Pine, Foster lead provocative Western

Ben Foster and Chris Pine play two brothers who carry out small-scale robberies across West Texas. Photo courtesy of Variety
Ben Foster and Chris Pine play two brothers who carry out small-scale robberies across West Texas. Photo courtesy of Variety.

Two brothers, one responsible and the other a loose cannon, rob West Texas banks for a noble cause. A detective on his last case before retirement knows they’ll make a mistake, and he will be there if they do.

If this sounds like the plot of countless Western heist movies, that’s because it is. It is also the plot of Hell or High Water, currently playing at Images Cinema in Williamstown. Yet Hell or High Water stands out as one of the finest films of the fall despite its familiar plot.
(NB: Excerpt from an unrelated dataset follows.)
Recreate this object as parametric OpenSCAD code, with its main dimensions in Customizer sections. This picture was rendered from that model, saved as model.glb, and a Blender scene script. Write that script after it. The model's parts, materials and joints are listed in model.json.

The first key to the movie’s success is its awareness that its plot is far from original. Because of this, the audience is spared from sitting through a predictable opening act and the film begins with the brothers’ first bank robbery. Thirty minutes into the film, I was enjoying Hell or High Water, as it was clearly a well-made movie, but not nearly enough that I would have any desire to watch it again. However, the film builds slowly, developing its characters fully and using their stories as microcosms for far bigger issues. Details that would often be revealed immediately in a film of a similar style, such as why these two brothers are robbing banks, are left untouched for much of the film. The movie’s awareness of its common narrative is one of the subtle elements that allows it to stand out.
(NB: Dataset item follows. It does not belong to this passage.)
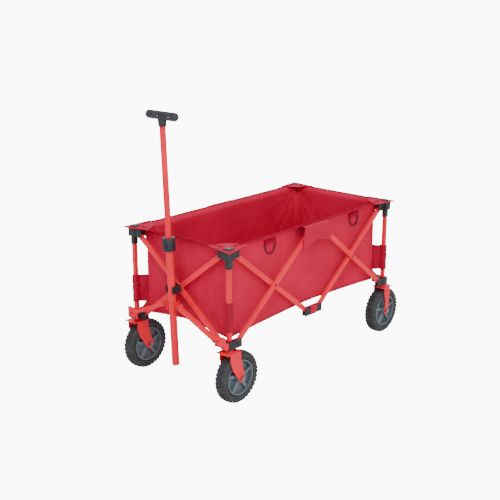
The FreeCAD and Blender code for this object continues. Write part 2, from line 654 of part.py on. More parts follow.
def make_wheel(name, wheel_x, wheel_y):
    """A wheel: a treaded tyre, a spoked rim and its axle bolt."""
    half = "tyre_width / 2"
    profile = (
        (f"{RIM_RADIUS} + post_fit", f"-{half} + bead_inset"), (f"{RIM_RADIUS} + bead", f"-{half}"),
        ("wheel_radius - shoulder", f"-{half}"), ("wheel_radius - shoulder_edge", f"-{half} + shoulder_edge"),
        ("wheel_radius", f"-{half} + shoulder"), ("wheel_radius", f"{half} - shoulder"),
        ("wheel_radius - shoulder_edge", f"{half} - shoulder_edge"), ("wheel_radius - shoulder", half),
        (f"{RIM_RADIUS} + bead", half), (f"{RIM_RADIUS} + post_fit", f"{half} - bead_inset"),
    )
    tyre = turned(f"tyre_{name}_turned", profile)
    part(f"tyre_{name}", place(tyre, (wheel_x, wheel_y, "wheel_radius")))

    centre = (wheel_x, wheel_y, "wheel_radius")
    hoop = rod(f"rim_out_{name}", centre, RIM_RADIUS, RIM_WIDTH, "Y")
    well = rod(f"rim_in_{name}", centre, f"{RIM_RADIUS} - rim_wall", f"{RIM_WIDTH} + 2 * overcut", "Y")
    web = rod(f"rim_web_{name}", centre, f"{RIM_RADIUS} - rim_overlap", "web_thickness", "Y")
    hub = rod(f"rim_hub_{name}", centre, "hub_radius", HUB_WIDTH, "Y")
    solids = [cut(f"rim_hoop_{name}", hoop, [well]), web, hub]
    spoke_depth = f"({RIM_WIDTH} - 2 * spoke_inset)"
    for i in range(SPOKES):
        spoke = doc.addObject("Part::Box", f"rim_spoke_{name}_{i}")
        spoke.setExpression("Length", bound(f"{RIM_RADIUS} - rim_overlap"))
        spoke.setExpression("Width", bound(spoke_depth))
        spoke.setExpression("Height", bound("spoke_width"))
        angle = 90 + 360 * i / SPOKES
        # Each spoke starts at the hub's axis, centred on its own line.
        side_x = f"{wheel_x} + spoke_width / 2 * sin({angle})"
        side_z = f"wheel_radius - spoke_width / 2 * cos({angle})"
        place(spoke, (side_x, f"{wheel_y} - {spoke_depth} / 2", side_z), (0, -angle, 0))
        solids.append(spoke)
    bore = rod(f"rim_bore_{name}", centre, "axle_radius + running_fit", f"{HUB_WIDTH} + 4 * overcut", "Y")
    blank = fuse(f"rim_blank_{name}", solids)
    part(f"rim_{name}", cut(f"rim_bored_{name}", blank, [bore]))

    shaft = rod(f"axle_shaft_{name}", centre, "axle_radius", f"2 * {FORK_HALF} + 2 * bolt_reach", "Y")
    heads = []
    for i, way in enumerate((-1, 1)):
        head_y = f"{wheel_y} + {way} * ({FORK_HALF} + bolt_head_height / 2 + bolt_gap)"
        head_at = (wheel_x, head_y, "wheel_radius")
        heads.append(rod(f"axle_head_{name}_{i}", head_at, "bolt_head_radius", "bolt_head_height", "Y"))
    part(f"axle_{name}", fuse(f"axle_bolt_{name}", [shaft] + heads))


def make_fork(label, cx, cy, trail, front, rear, leg_front, leg_rear):
    """A fork: a top plate, a king pin up into the lower joint and two legs down to the axle."""
    plate_at = (f"{cx} + ({rear} - {front}) / 2", cy, f"{FORK_TOP} - fork_plate / 2")
    solids = [box(label + "_top", plate_at, (f"{front} + {rear}", f"2 * {FORK_HALF}", "fork_plate"))]
    king_length = "(fork_gap + king_rise - king_entry - king_end_gap)"
    king_z = f"{FORK_TOP} + {king_length} / 2"
    solids.append(rod(label + "_king", (cx, cy, king_z), "king_radius", king_length, "Z"))
    washer = "(fork_gap - washer_gap)"
    washer_at = (cx, cy, f"{FORK_TOP} + {washer} / 2")
    solids.append(rod(label + "_washer", washer_at, "washer_radius", washer, "Z"))
    knee = f"{FORK_TOP} - leg_knee"
    outline = (
        (f"-{leg_front}", FORK_TOP), (f"-{leg_front}", knee),
        (f"-{leg_front} + leg_shin_back", f"{FORK_TOP} - leg_shin"),
        (f"{trail} - leg_tip * cos(30)", "wheel_radius - leg_tip * sin(30)"),
        (f"{trail} + leg_tip * cos(30)", "wheel_radius + leg_tip * sin(30)"),
        (leg_rear, knee), (leg_rear, FORK_TOP),
    )
    for i, way in enumerate((-1, 1)):
        leg_y = f"{cy} + {way} * ({FORK_HALF} - fork_plate / 2)"
        leg = plate(f"{label}_leg_{i}", outline, "fork_plate")
        solids.append(place(leg, (cx, leg_y, "0")))
        tip_at = (f"{cx} + {trail}", leg_y, "wheel_radius")
        solids.append(rod(f"{label}_tip_{i}", tip_at, "leg_tip", "fork_plate", "Y"))
    hole_at = (f"{cx} + {trail}", cy, "wheel_radius")
    drill = f"2 * {FORK_HALF} + 4 * overcut"
    axle_hole = rod(label + "_axle_hole", hole_at, "axle_radius + post_fit", drill, "Y")
    part(label, cut(label + "_drilled", fuse(label + "_blank", solids), [axle_hole]))


for corner, sx, sy in CORNERS:
    cx, cy = f"{sx} * frame_length / 2", f"{sy} * frame_width / 2"
    if sx < 0:
        legs = ("swivel_leg_front", "fork_rear")
        make_fork(f"swivel_fork_{corner}", cx, cy, "trail", "fork_front", "fork_rear", *legs)
        make_wheel(corner, f"{cx} + trail", cy)
    else:
        legs = ("leg_width / 2", "leg_width / 2")
        make_fork(f"rear_fork_{corner}", cx, cy, "0", "fork_rear", "fork_rear", *legs)
        make_wheel(corner, cx, cy)


def make_bag():
    """The sewn bag: an open box with a firm floor."""
    middle = f"({BAG_LOW} + {BAG_HIGH}) / 2"
    depth = f"({BAG_HIGH} - {BAG_LOW})"
    outer = box("bag_out", ("0", "0", middle), (BAG_LENGTH, BAG_WIDTH, depth))
    inside = (f"{BAG_LENGTH} - 2 * cloth", f"{BAG_WIDTH} - 2 * cloth", depth)
    inner = box("bag_in", ("0", "0", f"{middle} + floor_board"), inside)
    part("bag", cut("bag_shell", outer, [inner]))


make_bag()


def side_rings(side, sy):
    """Two D-shaped lashing rings on a side wall, hanging from the hem."""
    ring_y = f"{sy} * ({BAG_WIDTH} / 2 + ring_wire + ring_gap)"
    bend_z = f"{BAG_HIGH} - ring_drop"
    rings = []
    for i, way in enumerate((-1, 1)):
        name = f"{side}_ring_{i}"
        bend = doc.addObject("Part::Torus", name + "_bend")
        bend.setExpression("Radius1", bound("ring_radius"))
        bend.setExpression("Radius2", bound("ring_wire"))
        bend.Angle3 = 180
        centre_x = f"{way} * (frame_length / 4 + ring_shift)"
        solids = [place(bend, (centre_x, ring_y, bend_z), (0, 0, -90))]
        for j, leg in enumerate((-1, 1)):
            leg_at = (f"{centre_x} + {leg} * ring_radius", ring_y, f"{bend_z} + ring_leg / 2")
            solids.append(rod(f"{name}_leg_{j}", leg_at, "ring_wire", "ring_leg", "Z"))
        rings.append(fuse(name, solids))
    return rings


group = doc.addObject("Part::Compound", "ring_group")
group.Links = side_rings("left", -1) + side_rings("right", 1)
part("lashing_rings", group)

doc.recompute()
for item in doc.Objects:
    if {"Invalid", "Error"} & set(item.State):
        raise RuntimeError(f"{item.Name} did not compute: {item.State}")
for label, thing in parts.items():
    if thing.Shape.isNull() or not thing.Shape.isValid():
        raise RuntimeError(f"{label} has no valid shape")

os.makedirs("parts", exist_ok=True)
for label, thing in parts.items():
    thing.Shape.exportStep(f"parts/{label}.step")
    print(label, len(thing.Shape.Solids), round(thing.Shape.Volume / 1000, 2))
print(len(parts), "sub-parts")
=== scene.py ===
# %% [markdown]
# # A folding wagon with a pull handle
# The frame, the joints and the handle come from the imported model, already in place. This lesson
# gives them their finishes and makes what a maker of soft goods would add: the sewn bag with its
# corner flaps, sleeves and hems, the moulded treads of the tyres, and the small screws and rings.

# %% Load the frame and keep its box
import json
import math

import bmesh
import bpy
from mathutils import Matrix, Vector


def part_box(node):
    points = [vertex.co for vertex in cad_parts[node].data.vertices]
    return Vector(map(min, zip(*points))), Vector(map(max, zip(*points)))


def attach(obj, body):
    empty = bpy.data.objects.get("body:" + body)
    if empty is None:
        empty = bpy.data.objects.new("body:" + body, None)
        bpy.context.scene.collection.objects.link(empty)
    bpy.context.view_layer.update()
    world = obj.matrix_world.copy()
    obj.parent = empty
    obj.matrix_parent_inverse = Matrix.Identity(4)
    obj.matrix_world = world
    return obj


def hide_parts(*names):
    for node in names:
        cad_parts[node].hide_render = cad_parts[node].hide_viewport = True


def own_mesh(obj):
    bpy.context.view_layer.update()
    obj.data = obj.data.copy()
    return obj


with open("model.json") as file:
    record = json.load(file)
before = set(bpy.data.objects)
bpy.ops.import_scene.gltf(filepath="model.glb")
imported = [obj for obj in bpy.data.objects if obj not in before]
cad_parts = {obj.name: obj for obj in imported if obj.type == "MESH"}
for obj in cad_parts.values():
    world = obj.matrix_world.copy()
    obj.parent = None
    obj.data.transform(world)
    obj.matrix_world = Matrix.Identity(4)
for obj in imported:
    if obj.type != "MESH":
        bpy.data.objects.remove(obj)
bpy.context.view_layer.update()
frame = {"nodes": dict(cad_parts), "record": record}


def corners(node):
    """The low and the high corner of a CAD node's box."""
    return [Vector(corner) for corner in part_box(node)]


def middle(node):
    """The centre of a CAD node's box."""
    low, high = corners(node)
    return (low + high) / 2


bag_low, bag_high = corners("bag")
half_x, half_y = bag_high.x, bag_high.y
print("front left post", [round(v, 3) for v in middle("post_fl")])
print("bag", [round(v, 3) for v in bag_high])

# %% [markdown]
# Shader maths reads best as plain sums. A small class wraps a socket, so that `0.4 + wave * 0.2`
# adds the Math nodes it needs. Every other node comes from `Finish.node`, which takes the node's
# type, its settings and the values or links of its sockets.

# %% Sockets as numbers, and a material builder


class Sock:
    """A node's output that can be added, multiplied and compared like a number."""

    def __init__(self, finish, socket):
        self.finish = finish
        self.socket = socket

    def maths(self, operation, *others):
        values = dict(enumerate((self,) + others))
        return self.finish.node("ShaderNodeMath", {"operation": operation}, values)

    def __add__(self, other):
        return self.maths("ADD", other)

    __radd__ = __add__

    def __mul__(self, other):
        return self.maths("MULTIPLY", other)

    __rmul__ = __mul__

    def sine(self):
        return self.maths("SINE")

    def between(self, low, high):
        """0 below low, 1 above high, smooth between them."""
        inputs = {"Value": self, "From Min": low, "From Max": high, "To Min": 0.0, "To Max": 1.0}
        settings = {"interpolation_type": "SMOOTHSTEP"}
        return self.finish.node("ShaderNodeMapRange", settings, inputs)


class Finish:
    """A material with a Principled shader, and the nodes that feed it."""

    def __init__(self, name):
        self.material = bpy.data.materials.new(name)
        self.material.use_nodes = True
        self.tree = self.material.node_tree
        self.shader = next(n for n in self.tree.nodes if n.type == "BSDF_PRINCIPLED")

    def node(self, kind, settings=None, inputs=None, output=0):
        made = self.tree.nodes.new(kind)
        for key, value in (settings or {}).items():
            setattr(made, key, value)
        for key, value in (inputs or {}).items():
            self.feed(made.inputs[key], value)
        return Sock(self, made.outputs[output])

    def feed(self, socket, value):
        if isinstance(value, Sock):
            self.tree.links.new(value.socket, socket)
        else:
            socket.default_value = value

    def set(self, **sockets):
        """Set the shader's own sockets, named with underscores for spaces."""
        for key, value in sockets.items():
            self.feed(self.shader.inputs[key.replace("_", " ")], value)

    def place(self):
        return self.node("ShaderNodeTexCoord", output="Object")

    def axes(self):
        split = self.tree.nodes.new("ShaderNodeSeparateXYZ")
        self.feed(split.inputs[0], self.place())
        return [Sock(self, out) for out in split.outputs]

    def noise(self, scale, detail=3.0, roughness=0.5):
        inputs = {"Vector": self.place(), "Scale": scale, "Detail": detail, "Roughness": roughness}
        return self.node("ShaderNodeTexNoise", {"noise_dimensions": "3D"}, inputs)

    def blend(self, factor, first, second):
        """A colour between two others."""
        inputs = {0: factor, 6: first, 7: second}
        return self.node("ShaderNodeMix", {"data_type": "RGBA"}, inputs, output=2)

    def bump(self, height, distance, strength=1.0):
        inputs = {"Height": height, "Distance": distance, "Strength": strength}
        self.set(Normal=self.node("ShaderNodeBump", None, inputs))


def rgb(red, green, blue):
    return (red, green, blue, 1.0)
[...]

One of the most easily noticeable aspects of Hell or High Water is the quality of the acting. The always-excellent Jeff Bridges turns in an especially strong performance as detective Marcus Hamilton. Ben Foster plays ex-con Tanner Howard alongside Chris Pine of Star Trek, who makes the most of his opportunity in a more serious role as Toby Howard. The music is handled by Nick Cave, who, for those unfamiliar with his band, Nick Cave and the Bad Seeds, recently released one of the most critically-acclaimed albums of 2016, the haunting-yet-beautiful Skeleton Tree. The score of Hell or High Water will not be talked about as much as its acting performances, but is no less critical to the success of the film. Though set in Texas, the movie was actually shot in New Mexico and makes full use of the beautiful landscape throughout the film. Hell or High Water rarely, if ever, missteps in terms of its quality of filmmaking.
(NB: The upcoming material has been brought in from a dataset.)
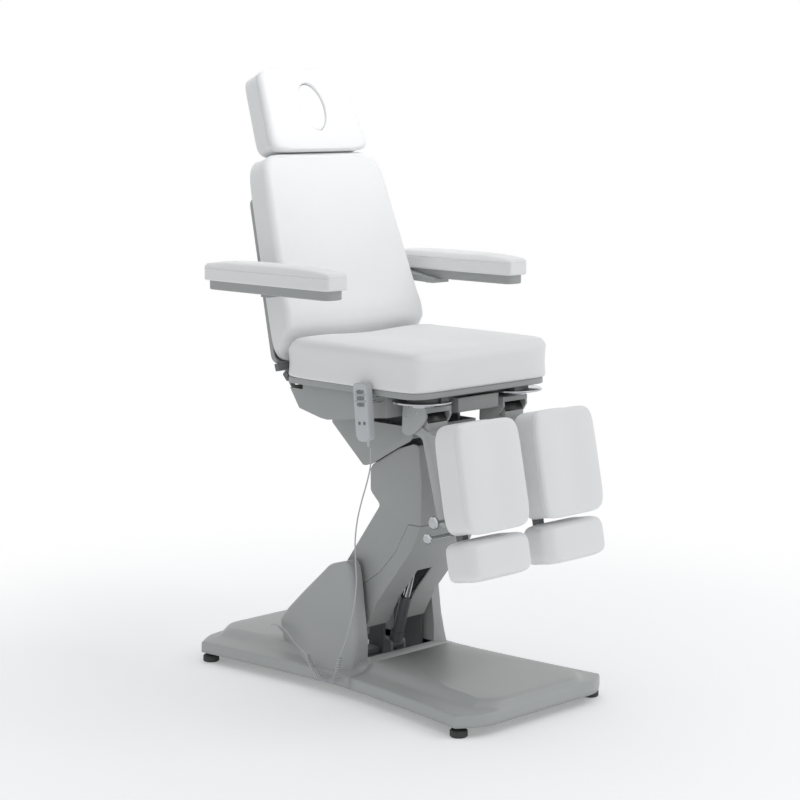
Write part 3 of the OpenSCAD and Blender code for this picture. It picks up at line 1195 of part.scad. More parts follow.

This much is clearer early in the film. But while technical soundness makes for a good film, it does not guarantee a great one. Hell or High Water reaches this level because it has an ambitious yet subtle message embedded within its familiar heist plot. Hell or High Water shows an America that is changing. The white, working-class people in Hell or High Water know that the country is shifting and feel that it is no longer an America that they own. Corporations, banks and capitalism have come for their way of life, and their fight will end in inevitable defeat. Hell or High Water goes a step further though. Without completely undercutting the struggle of these people being left behind in 21st-century America, the movie also asserts that these people had no birthright to America in the first place. Through the inclusion  of several Native American characters, Hell or High Water hypothesizes that the working-class whites upset about losing their America were once the evil and powerful forces that took a country away from someone else. Any wrongs and injustices done to them are the same wrongs and injustices imposed on Native Americans centuries ago but conveniently forgotten now that they are on the losing side. This creates a layer of complexity and thought about the changing class structure of America and the darker sides of its history that is seen in very few films, let alone films about bank robbers. As a viewer, you still root for the Howard brothers to prevail against the bank, the faceless representation of corporate America in Hell or High Water. But this is not a movie in which anybody truly wins.

Hell or High Water brings these issues back down to the familial level as well. In a scene that easily could have devolved into a series of clichés, Chris Pine’s character, Toby, tells his son not to grow up to be like him. In response, his son, still in high school, points out that Toby just gave him a beer. Drink the beer or don’t be like you — which is it? This contradiction is what gives the familial relationships in Hell or High Water so much power. Toby Howard is torn, since there are aspects of his family that he wants to erase forever, yet he is unsure how to do this without leaving behind the identity that makes it family in the first place. Sometimes this complexity is verbalized in the dialogue. Other times, brief shots of the two brothers doing seemingly little things speak volumes about their relationship and make the viewer consider the film’s stance on family. Hell or High Water ambitiously explores these micro- and macro-level issues and merges them to create a powerful narrative. Combined with quality filmmaking and acting, this story makes Hell or High Water one of the fall’s best movies.